The list now has 4.5 million people - that's a 55% jump from 2.9 million. And the United Nation has warned that without action, some "15 million people will need food assistance" next year - more than those inside war-torn Syria.

What form of solidarity

It is against this scenario that international solidarity between communities bearing the brunt of the development model - one which prefers profits over people - has to reclaim the principles of South-South cooperation.

To challenge this form of South-South cooperation, Oakland Institute has partnered Indian civil society groups with Ethiopian activists. Testimonies of their community being dispossessed of their livelihoods, ill-treated and subjected to misery are shocking.
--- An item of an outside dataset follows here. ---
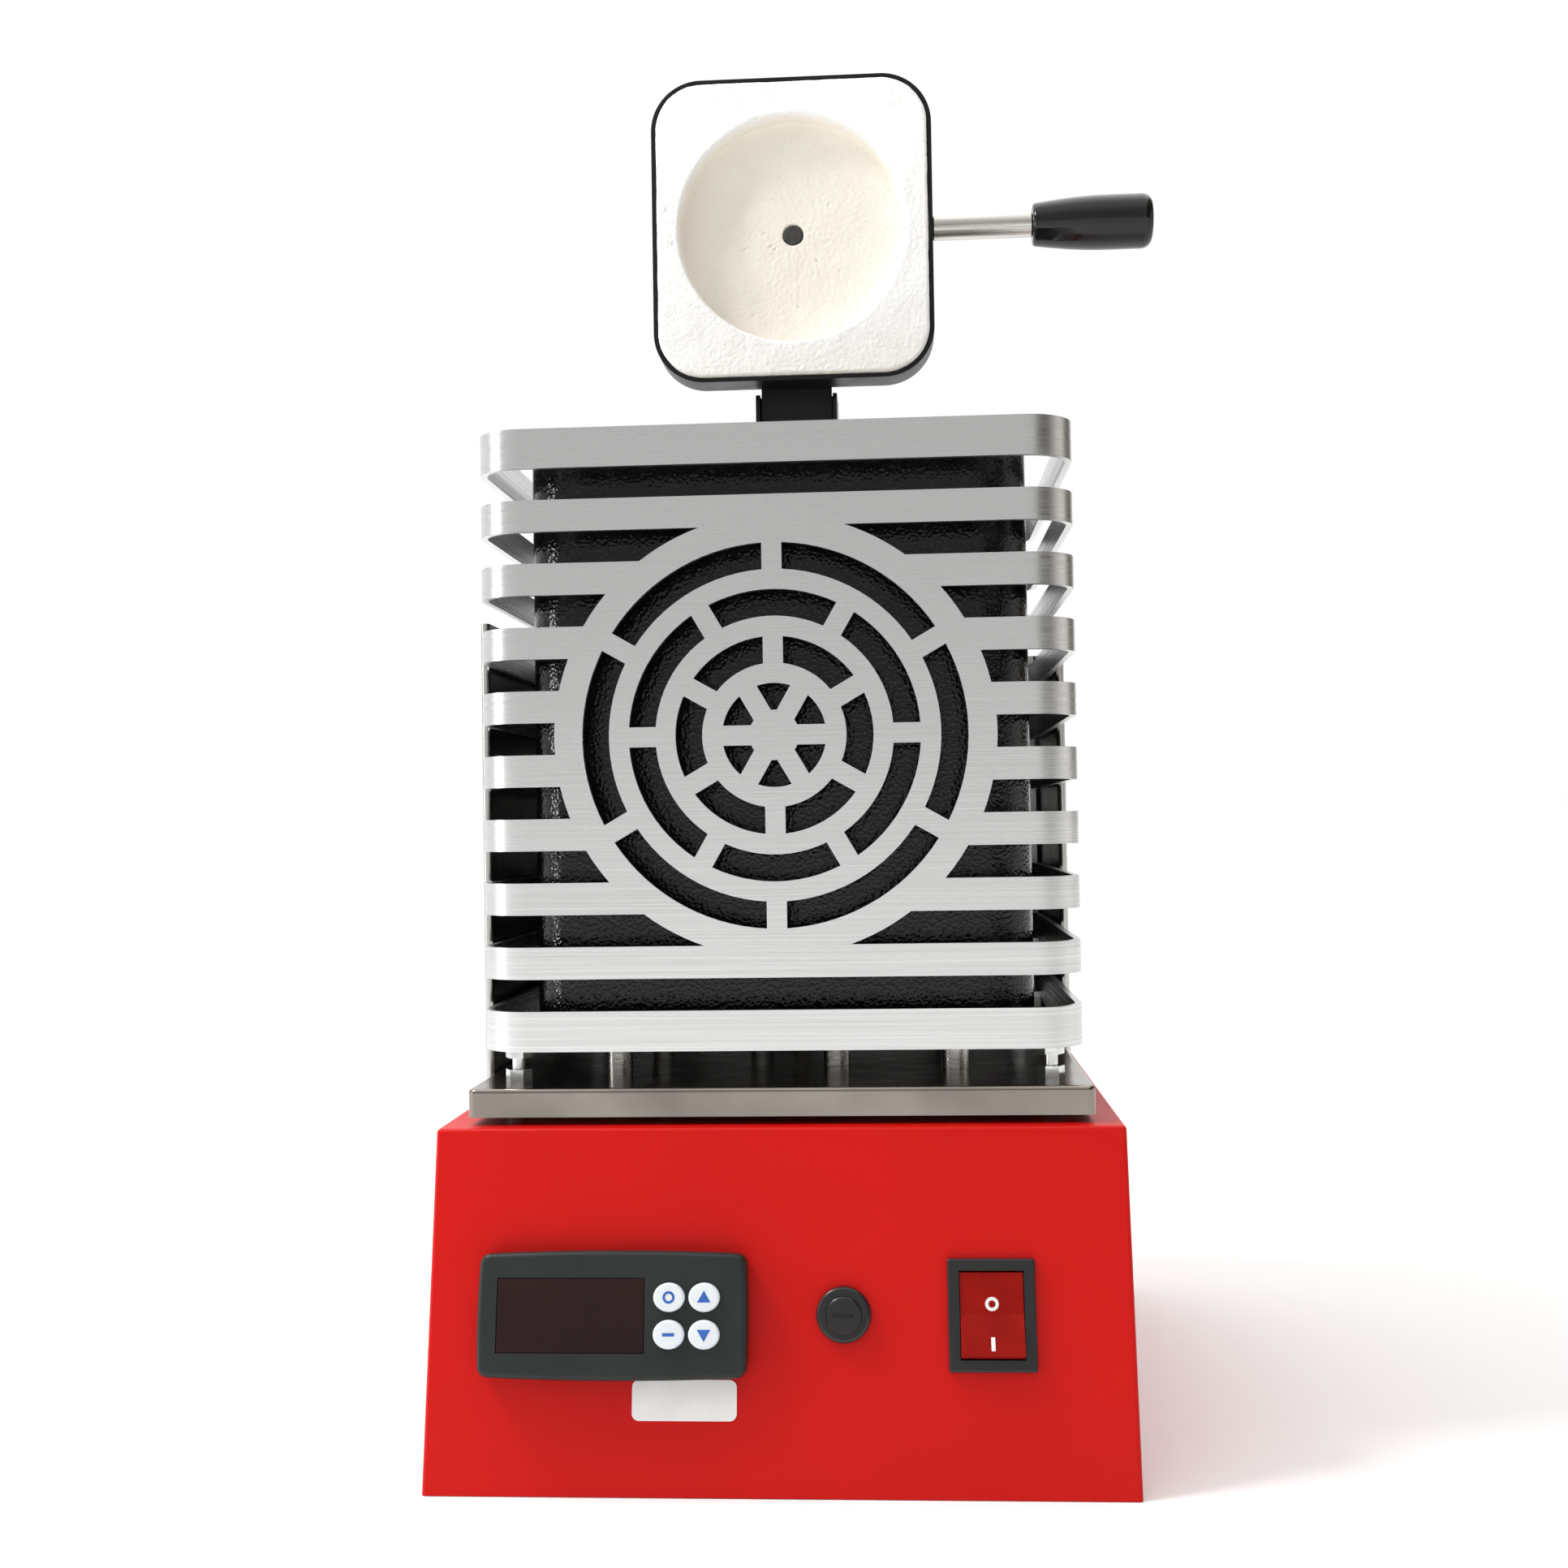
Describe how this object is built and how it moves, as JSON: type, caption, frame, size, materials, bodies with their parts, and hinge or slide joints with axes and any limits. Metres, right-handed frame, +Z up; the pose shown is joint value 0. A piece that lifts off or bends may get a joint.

This coming together of Indian and Ethiopian civil society actors would mark a turning point in peoples' struggles for lands rights and livelihoods in the two countries and beyond.

Such collaboration ensures that the agony of communities who face human rights abuses reach the investors for whose investment land is taken over.

This can also initiate a rewriting of South-South cooperation where takeover of communal land by corporations - even from the global South - is redefined as a new form of colonisation. Such land has provided shelter, grazing ground and water resources to millions for generations.

From sharing of memories and experiences by land rights activists emerges the need to challenge the paradigm of development that trivialises and ignores the illegality and unethicality of land acquisitions by corporate investors and governments.

The idea that "some have to be sacrificed" for the "larger national good", which is nothing more than double-digit economic growth benefitting a few, has to be rejected.

The message is loud and clear: true development must recognise human rights for all and good investment should promote human development. That should hold true even in the case of business deals between developing countries validated through South-South cooperation.